Hackeraggi, fake news e video manipolati. Prima delle truppe in carne e ossa il Cremlino – almeno stando alle accuse mosse dagli Stati Uniti – ha aperto subdolamente, nei mesi scorsi, il fuoco digitale, attraverso l’uso di armi moderne. Non bombe, cannoni e kamikaze ma, per la prima volta, attacchi informatici e menzogne online hanno avuto un ruolo cruciale nella preparazione dell’invasione ucraina.
Come un novello Goebbels, anche il Presidente russo Vladimir Putin ha scatenato l’arma della propaganda per indebolire Kiev e l’Occidente, un lento percorso, giorno dopo giorno, che alla fine ha sfiancato il bersaglio e preparato il terreno per l’invasione militare.
Un elemento caratterizzante nell’arsenale militare sovietico è stato rappresentato da un’invidiabile organizzazione tecnologica avviata già da mesi, una guerra che non ha fatto rumore ma è comparsa, giorno dopo giorno, sugli schermi degli smartphone di ignari lettori in tutto il mondo, notizie e video che altro scopo non avevano che accrescere il consenso verso l’operazione militare scatenata – questa volta con soldati “reali” – lo scorso 24 febbraio.
Un conflitto sottile e latente, combattuto a colpi di notizie fasulle, video manipolati e virus informatici. Innanzitutto, le politiche di disinformazioni russe messe in campo contro il governo di Kiev ha provocato, nelle ultime settimane, una vera inondazione di notizie poco veritiere, ma che hanno suscitato grande credito nei lettori.

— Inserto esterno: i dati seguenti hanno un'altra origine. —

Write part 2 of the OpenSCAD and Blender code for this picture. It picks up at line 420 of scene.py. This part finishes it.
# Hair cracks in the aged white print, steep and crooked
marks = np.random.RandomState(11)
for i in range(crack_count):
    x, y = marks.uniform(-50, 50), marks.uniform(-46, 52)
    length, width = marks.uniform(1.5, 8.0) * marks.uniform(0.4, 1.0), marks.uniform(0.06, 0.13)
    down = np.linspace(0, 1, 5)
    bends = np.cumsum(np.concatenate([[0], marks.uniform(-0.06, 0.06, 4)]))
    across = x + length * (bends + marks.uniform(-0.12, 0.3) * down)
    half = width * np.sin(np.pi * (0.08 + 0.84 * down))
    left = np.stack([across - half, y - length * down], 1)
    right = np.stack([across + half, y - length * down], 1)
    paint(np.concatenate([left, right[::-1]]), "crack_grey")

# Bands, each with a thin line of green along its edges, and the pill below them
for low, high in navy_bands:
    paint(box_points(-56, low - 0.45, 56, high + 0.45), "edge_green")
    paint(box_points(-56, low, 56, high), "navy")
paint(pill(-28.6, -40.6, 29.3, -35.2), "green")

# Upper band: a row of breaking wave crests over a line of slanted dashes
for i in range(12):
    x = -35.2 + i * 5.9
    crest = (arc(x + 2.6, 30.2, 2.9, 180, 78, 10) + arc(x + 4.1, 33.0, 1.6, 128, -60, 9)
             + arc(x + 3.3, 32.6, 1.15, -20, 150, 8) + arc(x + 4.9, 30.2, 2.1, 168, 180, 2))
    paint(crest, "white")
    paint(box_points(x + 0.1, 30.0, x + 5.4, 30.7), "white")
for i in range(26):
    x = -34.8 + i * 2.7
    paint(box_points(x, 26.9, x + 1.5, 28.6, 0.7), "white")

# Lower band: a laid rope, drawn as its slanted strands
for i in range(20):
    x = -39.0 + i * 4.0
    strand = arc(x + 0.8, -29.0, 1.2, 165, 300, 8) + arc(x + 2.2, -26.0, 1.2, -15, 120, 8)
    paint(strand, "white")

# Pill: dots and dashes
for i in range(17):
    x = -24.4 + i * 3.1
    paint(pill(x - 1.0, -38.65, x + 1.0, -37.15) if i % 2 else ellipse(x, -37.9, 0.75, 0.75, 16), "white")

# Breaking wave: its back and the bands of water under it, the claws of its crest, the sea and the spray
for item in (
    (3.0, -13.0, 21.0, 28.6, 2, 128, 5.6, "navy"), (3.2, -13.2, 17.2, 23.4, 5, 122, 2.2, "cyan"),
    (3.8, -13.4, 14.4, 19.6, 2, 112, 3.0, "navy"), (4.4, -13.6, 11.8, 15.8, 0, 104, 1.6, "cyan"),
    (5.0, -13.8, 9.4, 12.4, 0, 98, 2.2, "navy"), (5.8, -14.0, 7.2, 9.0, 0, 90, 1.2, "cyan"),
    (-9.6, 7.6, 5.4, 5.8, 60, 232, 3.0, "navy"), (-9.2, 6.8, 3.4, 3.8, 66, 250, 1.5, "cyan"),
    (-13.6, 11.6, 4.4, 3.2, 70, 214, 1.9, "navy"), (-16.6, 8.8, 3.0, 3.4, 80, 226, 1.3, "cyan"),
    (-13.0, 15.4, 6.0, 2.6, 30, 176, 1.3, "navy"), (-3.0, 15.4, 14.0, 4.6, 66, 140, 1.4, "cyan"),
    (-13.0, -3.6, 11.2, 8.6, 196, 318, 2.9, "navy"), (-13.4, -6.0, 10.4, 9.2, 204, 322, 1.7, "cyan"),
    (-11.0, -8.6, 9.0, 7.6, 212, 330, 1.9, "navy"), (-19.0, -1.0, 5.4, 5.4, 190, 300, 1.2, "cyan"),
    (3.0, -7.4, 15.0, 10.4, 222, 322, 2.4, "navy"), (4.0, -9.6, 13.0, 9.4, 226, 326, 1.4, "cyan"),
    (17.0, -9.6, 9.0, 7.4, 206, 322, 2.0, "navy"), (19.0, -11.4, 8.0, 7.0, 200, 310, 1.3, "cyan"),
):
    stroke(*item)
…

Social, piattaforme e siti web sono stati bombardati da comunicati stampa e notizie propagandistiche a favore di Mosca, notizie delegittimanti il popolo ucraino, un poupurì di sospetti, violenza e disprezzo. Chiacchiere e fake news.
Le più importanti aziende tecnologiche rassicurano di monitorare il fenomeno ma, alla prova dei fatti, si ritrovano con armi spuntate. Facebook, Twitter e Youtube non sanno davvero come poter arginare efficacemente la disinformazione online che, ormai a fiumi, varca il Volga e invade il web. La Russia ha, ormai da diverso tempo, introdotto una vera e propria strategia strutturata sulla disinformazione online, creando addirittura un’apposita agenzia governativa denominata Internet research agency (Ira), dedita a spingere la propaganda sovietica diffondendo informazioni a dir poco dubbie. Tra i prodotti di quella che è stata ribattezzata “la fabbrica dei Troll” ci sono i deepfake, ovvero video del tutto simili a quelli reali ma che, a differenza di questi, sono del tutto menzogneri.

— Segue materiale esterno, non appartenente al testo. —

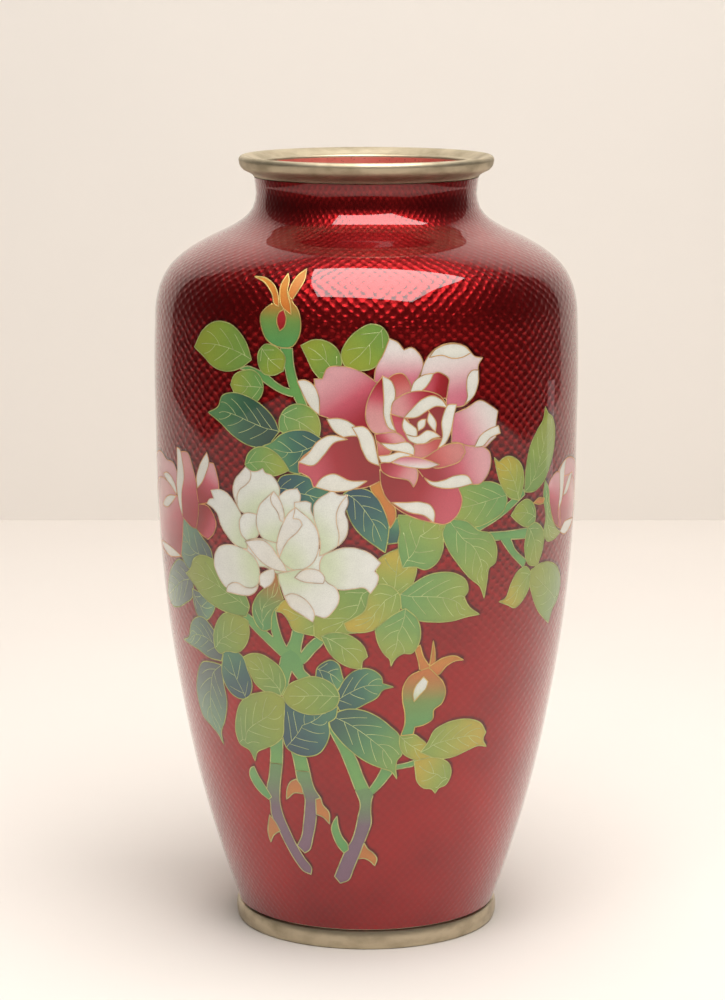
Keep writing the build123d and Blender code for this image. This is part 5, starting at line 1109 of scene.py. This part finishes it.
def new_material(name):
    """A material with its node tree and its Principled shader."""
    material = bpy.data.materials.new(name)
    material.use_nodes = True
    return material, material.node_tree, material.node_tree.nodes["Principled BSDF"]


def add_node(tree, kind, settings=None, inputs=None):
    """A node of that kind, with its settings, and inputs given as values or as sockets to link."""
    node = tree.nodes.new(kind)
    for key, value in (settings or {}).items():
        setattr(node, key, value)
    for key, value in (inputs or {}).items():
        set_input(tree, node, key, value)
    return node


def set_input(tree, node, key, value):
    """Links the value where it is a socket, and sets it where it is a plain value."""
    if isinstance(value, bpy.types.NodeSocket):
        tree.links.new(value, node.inputs[key])
    else:
        node.inputs[key].default_value = value


def set_inputs(tree, shader, **values):
    """Inputs of the shader, by name with underscores for spaces."""
    for key, value in values.items():
        set_input(tree, shader, key.replace("_", " "), value)


def calculate(tree, operation, a, b=0.0):
    return add_node(tree, "ShaderNodeMath", {"operation": operation}, {0: a, 1: b}).outputs[0]


def rescale(tree, value, low, high, to_low, to_high):
    inputs = {"Value": value, "From Min": low, "From Max": high, "To Min": to_low, "To Max": to_high}
    return add_node(tree, "ShaderNodeMapRange", None, inputs).outputs["Result"]


def mix_colours(tree, factor, a, b, blend="MIX"):
    settings = {"data_type": "RGBA", "blend_type": blend}
    return add_node(tree, "ShaderNodeMix", settings, {0: factor, 6: a, 7: b}).outputs[2]


def dimmed(tree, colour, tone):
    """The colour multiplied by a grey tone."""
    grey = add_node(tree, "ShaderNodeCombineColor", None, {0: tone, 1: tone, 2: tone}).outputs[0]
    return mix_colours(tree, 1.0, colour, grey, "MULTIPLY")


def noise(tree, scale, detail=3.0, stretch=None, output="Fac"):
    """Noise in object space, whose scale counts features to the metre."""
    vector = add_node(tree, "ShaderNodeTexCoord").outputs["Object"]
    if stretch:
        vector = add_node(tree, "ShaderNodeMapping", None, {"Vector": vector, "Scale": stretch}).outputs[0]
    return add_node(tree, "ShaderNodeTexNoise", None,
                    {"Vector": vector, "Scale": scale, "Detail": detail}).outputs[output]


def varied(tree, scale, low, high, detail=3.0):
    """A value that wanders between low and high with the noise."""
    return rescale(tree, noise(tree, scale, detail), 0.3, 0.7, low, high)


def bump(tree, height, distance, strength=1.0):
    inputs = {"Height": height, "Distance": distance, "Strength": strength}
    return add_node(tree, "ShaderNodeBump", None, inputs).outputs["Normal"]


def attribute(tree, name, output="Fac"):
    return add_node(tree, "ShaderNodeAttribute", {"attribute_name": name}).outputs[output]


def enamel_material(name):
    """Opalescent enamel: its own shaded colour, a fine grain, painted shade along the wires, under a polish.
    """
    material, tree, shader = new_material(name)
    colour = attribute(tree, "enamel_colour", "Color")
    grain = varied(tree, 3200, 0.93, 1.06, 2.0)
    # Painted shade: the enamel's colour darkened near the wires, from the edge attribute
    shade = rescale(tree, attribute(tree, "edge"), 0.0, 1.0, 1.0, 0.86)
    clouds = calculate(tree, "MULTIPLY", varied(tree, 260, 0.97, 1.04), grain)
    tone = calculate(tree, "MULTIPLY", clouds, shade)
    set_inputs(tree, shader, Base_Color=dimmed(tree, colour, tone),
               Roughness=rescale(tree, grain, 0.9, 1.08, 0.36, 0.48),
               Coat_Weight=1.0, Coat_Roughness=varied(tree, 90, 0.025, 0.05), Coat_IOR=POLISH_IOR,
               Normal=bump(tree, noise(tree, 1500), 0.00006, 0.35))
    return material


def foil_dimples(tree):
    """The embossed lattice (-1 to 1) of staggered dimples, and its relief, faint at the foot and neck."""
    place = add_node(tree, "ShaderNodeUVMap", {"uv_map": "wall_mm"}).outputs[0]
    uneven = add_node(tree, "ShaderNodeVectorMath", {"operation": "MULTIPLY_ADD"}, {
        0: noise(tree, 210, 2.0, output="Color"), 1: (HAMMER_DRIFT, HAMMER_DRIFT, 0), 2: place}).outputs[0]
    split = add_node(tree, "ShaderNodeSeparateXYZ", None, {0: uneven})
    waves = [calculate(tree, "COSINE", calculate(tree, "MULTIPLY", split.outputs[axis], 2 * math.pi / pitch))
             for axis, pitch in ((0, DIMPLE_PITCH), (1, DIMPLE_ROW))]
    lattice = calculate(tree, "MULTIPLY", *waves)
    domes = calculate(tree, "POWER", rescale(tree, lattice, -1.0, 1.0, 0.0, 1.0), 2.2)
    strength = calculate(tree, "MULTIPLY",
                         rescale(tree, split.outputs[1], FOIL_FAINT_BELOW, FOIL_FULL_ABOVE, 0.35, 1.0),
                         rescale(tree, split.outputs[1], SHOULDER_RUN, NECK_RUN, 1.0, 0.35))
    return lattice, calculate(tree, "MULTIPLY", domes, strength)


def ground_material():
    """Transparent red enamel over embossed foil, with painted shade in the foil's valleys and painted
    shadows of the wires.
    """
    material, tree, shader = new_material("ruby_enamel_over_foil")
    lattice, domes = foil_dimples(tree)
    wrinkle = noise(tree, 700, 2.0)
    height = calculate(tree, "ADD", domes, calculate(tree, "MULTIPLY", wrinkle, 0.12))
    ruby = mix_colours(tree, varied(tree, 45, 0.0, 1.0), linear(DEEP_RUBY), linear(CLEAR_RUBY))
    # Painted shadows of the wires on the ground, from the edge attribute
    shade = rescale(tree, attribute(tree, "edge"), 0.15, 0.85, 1.0, 0.22)
    # Painted shade in the valleys between the foil's dimples
    valley_shade = rescale(tree, lattice, -0.7, 0.7, 0.88, 1.0)
    tone = calculate(tree, "MULTIPLY", shade, valley_shade)
    set_inputs(tree, shader, Base_Color=dimmed(tree, ruby, tone), Metallic=0.85,
               Roughness=rescale(tree, wrinkle, 0.3, 0.7, 0.30, 0.40),
               Normal=bump(tree, height, FOIL_RELIEF * MM),
               Coat_Weight=1.0, Coat_Roughness=varied(tree, 90, 0.02, 0.04), Coat_IOR=POLISH_IOR)
    return material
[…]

Lo scorso 18 febbraio è diventato subito virale, su vari canali Telegram dei separatisti del Donbass, un video che metteva in mostra un gruppo di sabotatori polacchi che danneggiava, con l’intento di farlo esplodere, un serbatoio di cloro nei dintorni di Horlivka, proprio nel territorio dell’autoproclamata (e riconosciuta da Mosca) Repubblica di Donetsk. Un affronto che ha esacerbato gli animi dei separatisti e fomentato rivalsa e vendetta. Peccato però che il video fosse fasullo, e addirittura – da un’analisi dei metadati – preconfezionato settimane prima, e pronto dunque all’uso quando ce ne starebbe stato bisogno. Una strategia scientifica insomma. Ma, come dimostrano i bombardamenti di questi giorni, non solo chiacchiere e fake news.